Qwen3-1.7B-OPD-Math

Qwen3-1.7B (non-thinking mode) trained with on-policy distillation from a Qwen3-4B-Instruct-2507 teacher on math reasoning, using SkyRL.

Method

On-policy distillation (Agarwal et al., Thinking Machines writeup): the student generates rollouts on math prompts, the teacher scores every student token, and the per-token reward is the negative student–teacher log-probability gap (reverse KL). Implemented with SkyRL's examples/train/on_policy_distillation recipe (GRPO trainer with a pass-through advantage and the teacher in the ref-model slot).

Student: Qwen/Qwen3-1.7B with enable_thinking=false
Teacher: Qwen/Qwen3-4B-Instruct-2507
Prompts: DAPO-Math-17k (no ground-truth rewards used — the teacher signal is the only supervision)
Training: 10 steps × (128 prompts × 8 samples), max 8192 generated tokens, lr 1e-5, importance-sampling policy loss
Hardware: 4× NVIDIA L40 (48GB), FSDP + vLLM via SkyRL

Results (AIME 2024, pass@8, temperature 1.0 / top-p 0.7)

step	0 (this base)	5	10 (this model)	15
pass@8	6.7%	43.3%	50.0%	56.7%

A note for practitioners: with reverse-KL distillation, teacher and student must have matched termination behavior. A thinking-mode teacher, or a base-model student, each cause length collapse (the student learns to never emit EOS). Non-thinking instruct models on both sides trained stably.

Usage

from transformers import AutoModelForCausalLM, AutoTokenizer

model = AutoModelForCausalLM.from_pretrained("lecunyin/Qwen3-1.7B-OPD-Math", dtype="bfloat16")
tokenizer = AutoTokenizer.from_pretrained("lecunyin/Qwen3-1.7B-OPD-Math")
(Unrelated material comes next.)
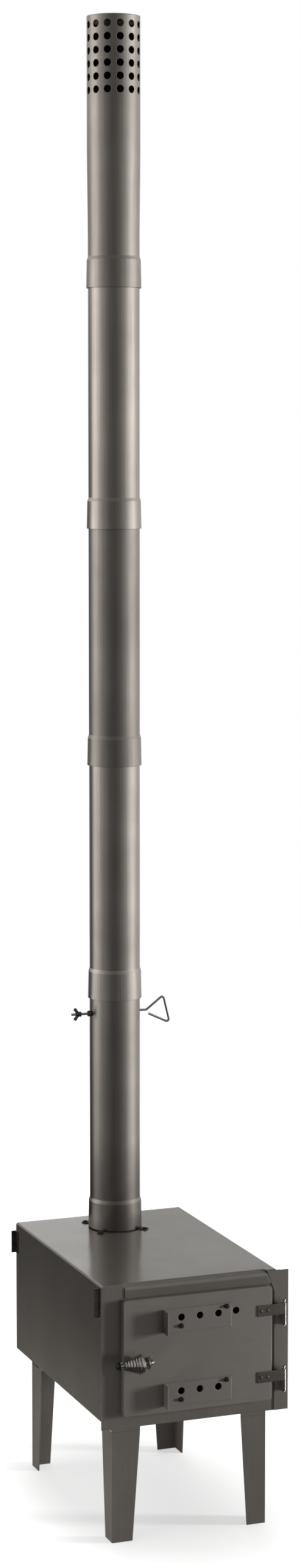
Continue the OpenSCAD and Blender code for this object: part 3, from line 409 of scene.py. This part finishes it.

messages = [{"role": "user", "content": "Find the sum of all positive integers n such that n^2 + 12n - 2007 is a perfect square. Put your final answer in \\boxed{}."}]
inputs = tokenizer.apply_chat_template(messages, add_generation_prompt=True, return_tensors="pt")
print(tokenizer.decode(model.generate(inputs, max_new_tokens=4096)[0]))